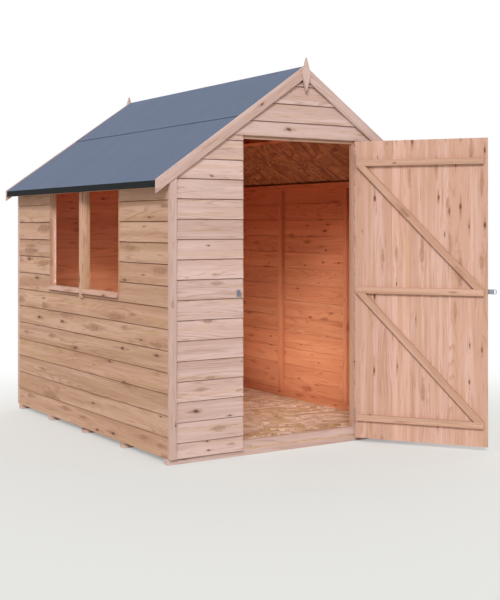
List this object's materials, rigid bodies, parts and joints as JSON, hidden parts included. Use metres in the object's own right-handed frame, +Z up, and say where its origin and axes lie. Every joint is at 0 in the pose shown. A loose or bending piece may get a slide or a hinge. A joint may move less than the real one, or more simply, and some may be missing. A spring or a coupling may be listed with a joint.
{
  "type": "wooden garden shed",
  "caption": "Apex-roofed garden shed of overlapped boards with a ledged hinged door, a fixed side window, felted roof and bearer floor.",
  "frame": {"origin": "middle of the middle floor bearer's underside, on the ground", "axes": "+Z up, the door side faces -Y, +X to the right seen from the front"},
  "size_m": [1.977, 3.0121, 2.3023],
  "materials": {
    "pine": "planed pine with knots, lightly pink",
    "inner_pine": "stained orange-red pine",
    "strand_board": "pressed wood strands",
    "roofing_felt": "blue-grey mineral felt",
    "black_iron": "black enamel",
    "zinc_plate": "zinc plated",
    "glass": "clear pane"
  },
  "bodies": {
    "shed": {"floor_bearers": "pine", "floor_panel": "strand_board", "front_wall_left": "pine", "front_wall_right": "pine", "front_gable": "pine", "back_wall": "pine", "left_wall": "pine", "right_wall": "pine", "threshold": "pine", "door_posts": "pine", "door_head": "pine", "front_studs": "inner_pine", "gable_rafters": "inner_pine", "back_studs": "inner_pine", "back_rails": "inner_pine", "left_studs": "inner_pine", "left_rails": "inner_pine", "right_studs": "inner_pine", "right_rails": "inner_pine", "window_mullion": "pine", "window_sill": "pine", "window_panes": "glass", "ridge_beam": "inner_pine", "purlins": "inner_pine", "roof_sheet_left": "strand_board", "roof_sheet_right": "strand_board", "eave_battens": "pine", "felt_left": "roofing_felt", "felt_right": "roofing_felt", "ridge_felt": "roofing_felt", "front_barge_boards": "pine", "back_barge_boards": "pine", "front_finial": "pine", "back_finial": "pine", "corner_trims": "pine", "hinge_plates": "black_iron", "staple": "zinc_plate"},
    "door": {"door_boards": "pine", "door_ledges": "pine", "door_braces": "pine", "hinge_straps": "black_iron", "hasp_plate": "zinc_plate"},
    "hasp": {"hasp": "zinc_plate"}
  },
  "joints": [
    {"name": "door_hinge", "type": "hinge", "parent": "shed", "child": "door", "pos_m": [0.3835, -1.1455, 0.92], "axis": [0, 0, 1], "range_deg": [-125, 35]},
    {"name": "hasp_hinge", "type": "hinge", "parent": "door", "child": "hasp", "pos_m": [0.83912, -1.79271, 0.929], "axis": [0, 0, 1], "range_deg": [0, 170]}
  ]
}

===

The request:
All of the material above needs to be copied exactly.

Finished task:
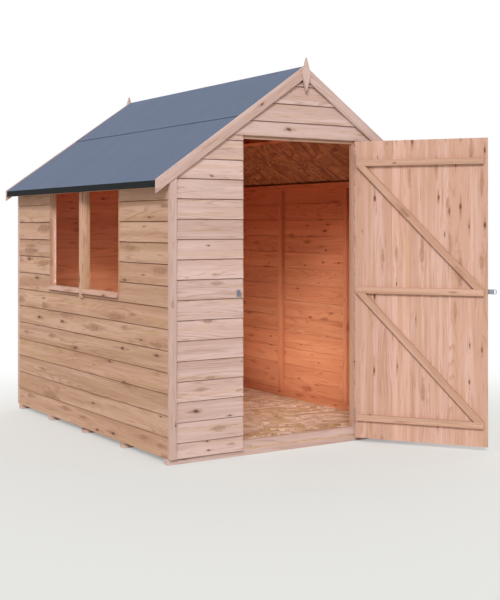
List this object's materials, rigid bodies, parts and joints as JSON, hidden parts included. Use metres in the object's own right-handed frame, +Z up, and say where its origin and axes lie. Every joint is at 0 in the pose shown. A loose or bending piece may get a slide or a hinge. A joint may move less than the real one, or more simply, and some may be missing. A spring or a coupling may be listed with a joint.
{
  "type": "wooden garden shed",
  "caption": "Apex-roofed garden shed of overlapped boards with a ledged hinged door, a fixed side window, felted roof and bearer floor.",
  "frame": {"origin": "middle of the middle floor bearer's underside, on the ground", "axes": "+Z up, the door side faces -Y, +X to the right seen from the front"},
  "size_m": [1.977, 3.0121, 2.3023],
  "materials": {
    "pine": "planed pine with knots, lightly pink",
    "inner_pine": "stained orange-red pine",
    "strand_board": "pressed wood strands",
    "roofing_felt": "blue-grey mineral felt",
    "black_iron": "black enamel",
    "zinc_plate": "zinc plated",
    "glass": "clear pane"
  },
  "bodies": {
    "shed": {"floor_bearers": "pine", "floor_panel": "strand_board", "front_wall_left": "pine", "front_wall_right": "pine", "front_gable": "pine", "back_wall": "pine", "left_wall": "pine", "right_wall": "pine", "threshold": "pine", "door_posts": "pine", "door_head": "pine", "front_studs": "inner_pine", "gable_rafters": "inner_pine", "back_studs": "inner_pine", "back_rails": "inner_pine", "left_studs": "inner_pine", "left_rails": "inner_pine", "right_studs": "inner_pine", "right_rails": "inner_pine", "window_mullion": "pine", "window_sill": "pine", "window_panes": "glass", "ridge_beam": "inner_pine", "purlins": "inner_pine", "roof_sheet_left": "strand_board", "roof_sheet_right": "strand_board", "eave_battens": "pine", "felt_left": "roofing_felt", "felt_right": "roofing_felt", "ridge_felt": "roofing_felt", "front_barge_boards": "pine", "back_barge_boards": "pine", "front_finial": "pine", "back_finial": "pine", "corner_trims": "pine", "hinge_plates": "black_iron", "staple": "zinc_plate"},
    "door": {"door_boards": "pine", "door_ledges": "pine", "door_braces": "pine", "hinge_straps": "black_iron", "hasp_plate": "zinc_plate"},
    "hasp": {"hasp": "zinc_plate"}
  },
  "joints": [
    {"name": "door_hinge", "type": "hinge", "parent": "shed", "child": "door", "pos_m": [0.3835, -1.1455, 0.92], "axis": [0, 0, 1], "range_deg": [-125, 35]},
    {"name": "hasp_hinge", "type": "hinge", "parent": "door", "child": "hasp", "pos_m": [0.83912, -1.79271, 0.929], "axis": [0, 0, 1], "range_deg": [0, 170]}
  ]
}